> [SUPPLIED RECORDS]
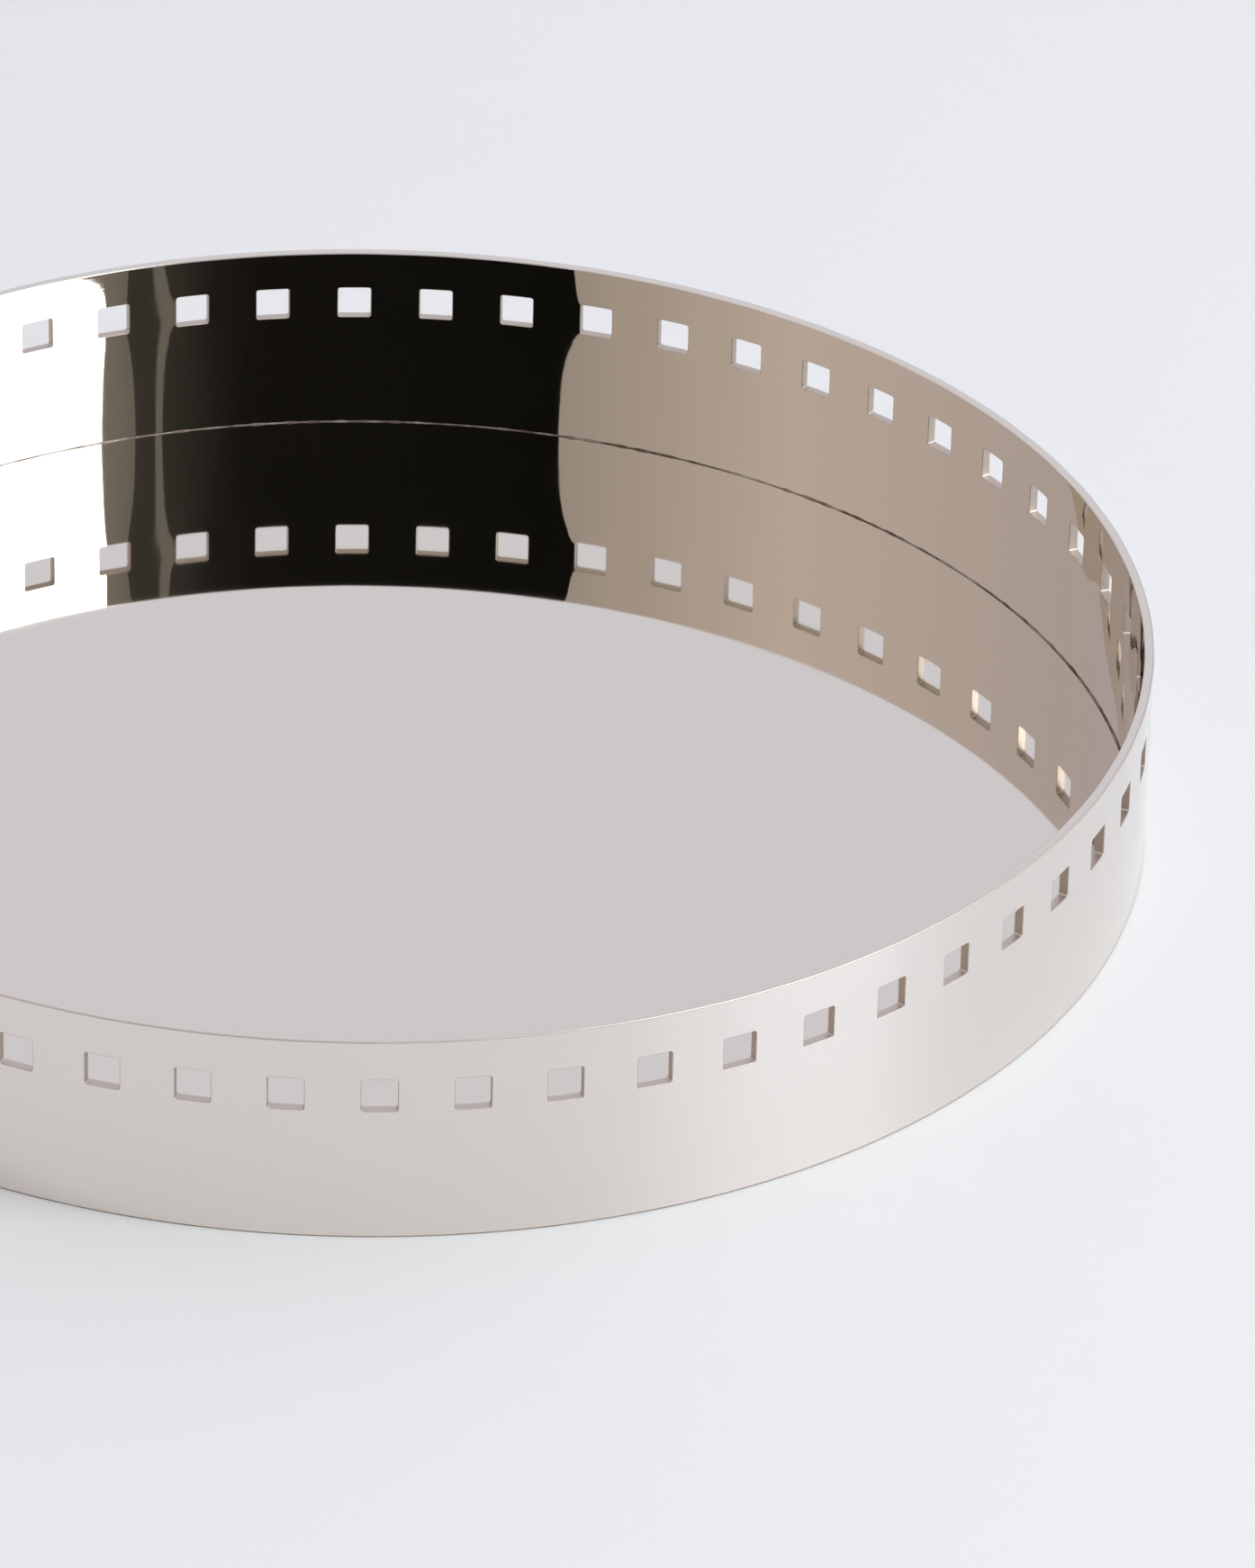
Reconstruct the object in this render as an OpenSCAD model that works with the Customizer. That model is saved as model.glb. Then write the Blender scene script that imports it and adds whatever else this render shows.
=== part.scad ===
// Round gallery tray: a flat round base brazed inside an upright band of sheet metal.
// The band carries one row of square holes near its rim. Millimetres, +Z up,
// origin at the centre of the foot, on the surface that the tray stands on.

/* [Wall band] */
// Outside diameter of the wall
outer_d = 318; // [240:2:400]
// Height of the wall, from the foot to the rim
wall_h = 44; // [40:1:60]
// Thickness of the wall's sheet
wall_t = 2; // [1.5:0.5:3]
// Radius to which the four long edges of the band are buffed
edge_r = 0.3; // [0.1:0.1:0.3]
// Width of the brazed butt joint that closes the band into a ring
joint_w = 0.2; // [0.1:0.1:0.4]

/* [Square holes] */
// Number of holes round the wall
hole_count = 56; // [8:4:64]
// Side of each square hole
hole_side = 7; // [4:0.5:9]
// Height of the row's centre line above the foot
hole_centre_z = 32; // [20:1:34]
// Radius in the corners of each hole
hole_corner_r = 0.5; // [0.2:0.1:1.5]

/* [Base disc] */
// Thickness of the base disc
base_t = 2; // [1:0.5:3]
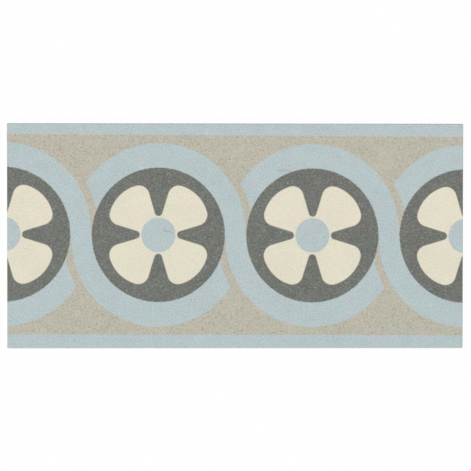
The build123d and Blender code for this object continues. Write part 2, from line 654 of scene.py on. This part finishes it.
def printedGlaze():
    # the print under a half-matt glaze, worn by a few scuffs, with painted light that makes it lighter
    # towards the far long edge, rougher at the bevel, and greyer there with the bare body and painted shade
    material = newMaterial("printedGlaze")
    tree = material.node_tree
    place = placeOn(tree)
    x, y, z = parts(place)
    g = glaze
    grains = [cloud(place, size, 0.0, g["grainShift"] * size) for size in g["grainSizes"]]
    fine, medium, soft = grains[0], grains[1], grains[3]
    colour = printedColour(place, x, y, grains)
    worn = sum(scuff(x, y, mark) for mark in marks)
    # painted light: lighter towards the far long edge; the scuffs darken it
    colour = shade(colour, 1.0 - worn + y * g["farPaintedLight"])
    bevel = ramp(z, thickness - g["bevelStart"], thickness - g["bevelFull"])
    # painted shade on the bevel, mixed in together with the fired body's colour
    colour = blendInk(bevel * g["bevelBodyShadeShare"], colour, ink(*g["bevelBodyAndShade"]))
    roughness = g["roughness"] + fine * g["fineRough"] + soft * g["softRough"] + bevel * g["bevelRough"]
    surface(tree, colour, roughness, (fine + medium) / 2, g["relief"], g["specular"])
    return material


# The ground sides, where the fired body shows

sideFinish = {
    "body": (184, 177, 164),
    "deep": (166, 158, 146),
    "glazeLine": (206, 203, 193),
    "glazeDepth": 0.35,  # of the glaze and its white under-layer, seen as a line under the bevel
    "glazeFade": 0.15,
    "glazeWave": 0.12,
    "glazeSmooth": 0.15,  # how much less rough the line is
    "grind": {"size": 0.5, "detail": 1.0},
    "grindRun": 0.06,  # squeezes the noise upright, so that the grinding lines run down the sides
    "grindShade": 0.10,
    "grindRough": 0.08,
    "grindRelief": 0.7,
    "lumps": {"size": 1.4, "detail": 2.0, "offset": 23.0},
    "lumpRelief": 0.3,
    "drift": {"size": 22.0, "detail": 1.0, "offset": 61.0},
    "driftShare": 0.6,
    "blotchSpread": 0.7,  # noise at which a blotch has its full colour
    "specks": {"size": 0.9, "share": 0.2, "spread": 0.4, "offset": 7.0},
    "speckShade": 0.22,
    "speckRelief": 0.5,
    "roughness": 0.72,
    "relief": 0.03,
    "specular": 0.3,
}


def groundSides():
    # pale fired body with fine specks, a thin light line of glaze at the top, and grinding lines
    material = newMaterial("groundSides")
    tree = material.node_tree
    place = placeOn(tree)
    z = parts(place)[2]
    s = sideFinish
    grind = cloud(stretched(place, 1.0, 1.0, s["grindRun"]), **s["grind"])
    lumps = cloud(place, **s["lumps"])
    pits = specks(place, **s["specks"])
    blotches = lumps + cloud(place, **s["drift"]) * s["driftShare"]
    blotch = ramp(blotches, -s["blotchSpread"], s["blotchSpread"])
    colour = blendInk(blotch, ink(*s["body"]), ink(*s["deep"]))
    colour = shade(colour, 1.0 + grind * s["grindShade"] - pits * s["speckShade"])
    lineLow = thickness - tileShape["arris"] - s["glazeDepth"]
    line = ramp(z + lumps * s["glazeWave"], lineLow, lineLow + s["glazeFade"])
    colour = blendInk(line, colour, ink(*s["glazeLine"]))
    roughness = s["roughness"] + grind * s["grindRough"] - line * s["glazeSmooth"]
    height = grind * s["grindRelief"] + lumps * s["lumpRelief"] - pits * s["speckRelief"]
    surface(tree, colour, roughness, height, s["relief"], s["specular"])
    return material


# The pressed bed

bedFinish = {
    "body": (191, 181, 164),
    "deep": (170, 159, 143),
    "engobe": (214, 210, 200),
    "engobeShare": 0.8,
    "engobeLow": -0.5,  # noise at which the wash starts, and at which it is full
    "engobeFull": 0.6,
    "ridgeZ": (0.25, 0.05),  # heights on the pockets' walls where the wash ends and where it is full
    "pocketZ": (0.3, 0.6),  # heights between which painted shade darkens the pockets
    "pocketPaintedShade": 0.10,
    "rollerSpacing": 37.0,
    "rollerWidth": 5.0,
    "rollerWander": 3.0,
    "rollerRub": 0.9,
    "lumps": {"size": 1.2, "detail": 2.0, "offset": 41.0},
    "lumpShare": 0.6,
    "drift": {"size": 26.0, "detail": 2.0, "offset": 73.0},
    "driftShare": 0.8,
    "blotchSpread": 0.7,
    "specks": {"size": 1.0, "share": 0.22, "spread": 0.4, "offset": 17.0},
    "speckShade": 0.2,
    "speckRelief": 0.4,
    "roughness": 0.86,
    "lumpRough": 0.06,
    "lumpRelief": 0.8,
    "relief": 0.06,
    "specular": 0.25,
}


def pressedBed():
    # the same body, unglazed, with white kiln wash dusted on the ridges, rubbed thin in lines where
    # the tile ran over the rollers, and painted shade that darkens the bottom of the pockets
    material = newMaterial("pressedBed")
    tree = material.node_tree
    place = placeOn(tree)
    y, z = parts(place)[1:]
    b = bedFinish
    lumps = cloud(place, **b["lumps"])
    drift = cloud(place, **b["drift"])
    pits = specks(place, **b["specks"])
    blotch = ramp(lumps * b["lumpShare"] + drift, -b["blotchSpread"], b["blotchSpread"])
    colour = blendInk(blotch, ink(*b["body"]), ink(*b["deep"]))
    colour = shade(colour, 1.0 - pits * b["speckShade"])
    wavy = y + drift * b["rollerWander"]
    roller = wavy.maths("ROUND", wavy / b["rollerSpacing"])
    rubbed = ramp(abs(wavy - roller * b["rollerSpacing"]), b["rollerWidth"], 0.0)
    cover = lumps + drift * b["driftShare"] - rubbed * b["rollerRub"]
    dust = ramp(z, *b["ridgeZ"]) * ramp(cover, b["engobeLow"], b["engobeFull"], 0.0, b["engobeShare"])
    colour = blendInk(dust, colour, ink(*b["engobe"]))
    # painted shade: the bottom of the pockets made darker
    colour = shade(colour, 1.0 - ramp(z, *b["pocketZ"]) * b["pocketPaintedShade"])
    roughness = b["roughness"] + lumps * b["lumpRough"]
    height = lumps * b["lumpRelief"] - pits * b["speckRelief"]
    surface(tree, colour, roughness, height, b["relief"], b["specular"])
    return material


def makeTile():
    mesh = tileMesh()
    finishFaces(mesh, [printedGlaze(), groundSides(), pressedBed()])
    piece = bpy.data.objects.new("border_tile", mesh)
    bpy.context.scene.collection.objects.link(piece)
    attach(piece, "root")
    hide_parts("tile")
    print("tile finished: %d materials" % len(mesh.materials))


# The studio: a level pale floor, even light and one soft lamp

studio = {
    "white": (1.0, 1.0, 1.0, 1.0),
    "floorHalf": 3.0,  # metres, as the drop
    "floorDrop": 0.0002,
    "floorColour": (0.9, 0.9, 0.9, 1.0),
    "floorShown": 0.965,  # share of plain white in what the camera sees of the floor
    "skyLight": 0.66,
    "lampLight": 1.25,
    "lampTilt": (32.0, -22.0),  # degrees about X and Y
    "lampAngle": 28.0,  # degrees across, which makes its shadow soft
}


def seenDirectly(tree):
    # 1 for rays that show the background: from the camera, or mirrored or passed on by the object
    rays = [node(tree, "ShaderNodeLightPath", {}, {}, name)
            for name in ("Is Camera Ray", "Is Glossy Ray", "Is Transmission Ray")]
    return least(rays[0] + rays[1] + rays[2], 1.0)


def makeFloor():
    # a wide square, matt for the light and nearly white for the camera, which still shows the shadow
    half = studio["floorHalf"]
    floorMesh = bpy.data.meshes.new("floor")
    corners = [(-half, -half), (half, -half), (half, half), (-half, half)]
    floorMesh.from_pydata([(x, y, -studio["floorDrop"]) for x, y in corners], [], [(0, 1, 2, 3)])
    floor = bpy.data.objects.new("floor", floorMesh)
    bpy.context.scene.collection.objects.link(floor)
    paper = newMaterial("paleFloor")
    tree = paper.node_tree
    matt = node(tree, "ShaderNodeBsdfDiffuse", {}, {"Color": studio["floorColour"]})
    white = node(tree, "ShaderNodeEmission", {}, {"Color": studio["white"], "Strength": 1.0})
    shown = seenDirectly(tree) * studio["floorShown"]
    mixed = node(tree, "ShaderNodeMixShader", {}, {0: shown, 1: matt, 2: white})
    node(tree, "ShaderNodeOutputMaterial", {}, {"Surface": mixed})
    floorMesh.materials.append(paper)


def makeLight():
    # an even sky that looks white, and one wide lamp
    world = bpy.data.worlds.new("studio")
    world.use_nodes = True
    world.node_tree.nodes.clear()
    bpy.context.scene.world = world
    tree = world.node_tree
    strength = choose(seenDirectly(tree), 1.0, studio["skyLight"])
    sky = node(tree, "ShaderNodeBackground", {}, {"Color": studio["white"], "Strength": strength})
    node(tree, "ShaderNodeOutputWorld", {}, {"Surface": sky})
    lamp = bpy.data.lights.new("softLamp", "SUN")
    lamp.energy = studio["lampLight"]
    lamp.angle = math.radians(studio["lampAngle"])
    holder = bpy.data.objects.new("softLamp", lamp)
    tiltX, tiltY = (math.radians(angle) for angle in studio["lampTilt"])
    holder.rotation_euler = Euler((tiltX, tiltY, 0.0))
    bpy.context.scene.collection.objects.link(holder)
    bpy.context.scene.view_settings.view_transform = "Standard"


def makeStudio():
    makeFloor()
    makeLight()
    print("studio ready")


cameraPlace = {  # nearly straight above the tile, leaning less than a degree each way
    "place": (-9.984, 13.010, 863.689),
    "tilt": (-0.8498, -0.6707, 0.0370),  # degrees
    "lens": 100.0,
    "sensor": 36.0,
    "nearest": 50.0,
    "farthest": 20000.0,
}


def makeCamera():
    lens = bpy.data.cameras.new("camera")
    lens.lens = cameraPlace["lens"]
    lens.sensor_width = cameraPlace["sensor"]
    lens.clip_start = cameraPlace["nearest"] * mm
    lens.clip_end = cameraPlace["farthest"] * mm
    camera = bpy.data.objects.new("camera", lens)
    camera.location = [value * mm for value in cameraPlace["place"]]
    camera.rotation_euler = Euler([math.radians(angle) for angle in cameraPlace["tilt"]])
    bpy.context.scene.collection.objects.link(camera)
    bpy.context.scene.camera = camera
    print("camera ready")


makeTile()
makeStudio()
makeCamera()
bpy.context.view_layer.update()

> [GIVEN PROBLEM] Everything from the first line of the material through the line containing "tray stands on." is to be printed exactly; lines after that are to be left out.

> [FINAL RESULT]
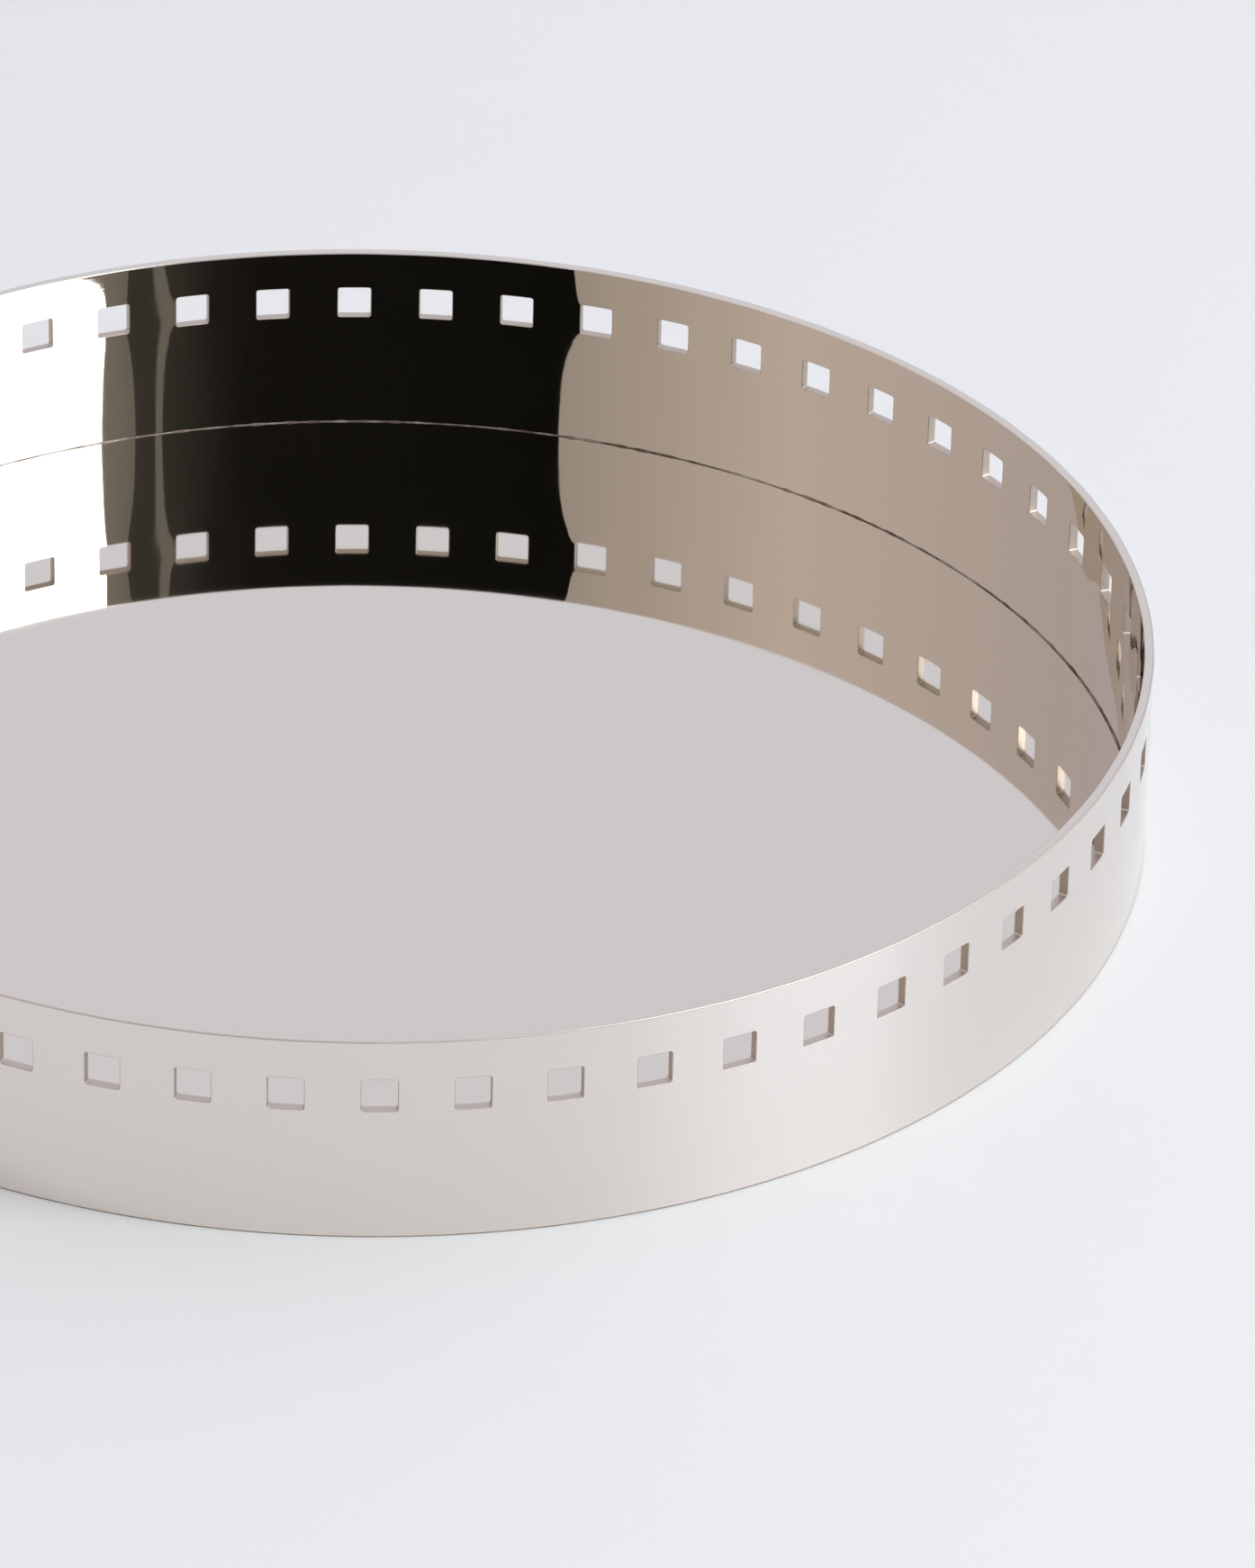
Reconstruct the object in this render as an OpenSCAD model that works with the Customizer. That model is saved as model.glb. Then write the Blender scene script that imports it and adds whatever else this render shows.
=== part.scad ===
// Round gallery tray: a flat round base brazed inside an upright band of sheet metal.
// The band carries one row of square holes near its rim. Millimetres, +Z up,
// origin at the centre of the foot, on the surface that the tray stands on.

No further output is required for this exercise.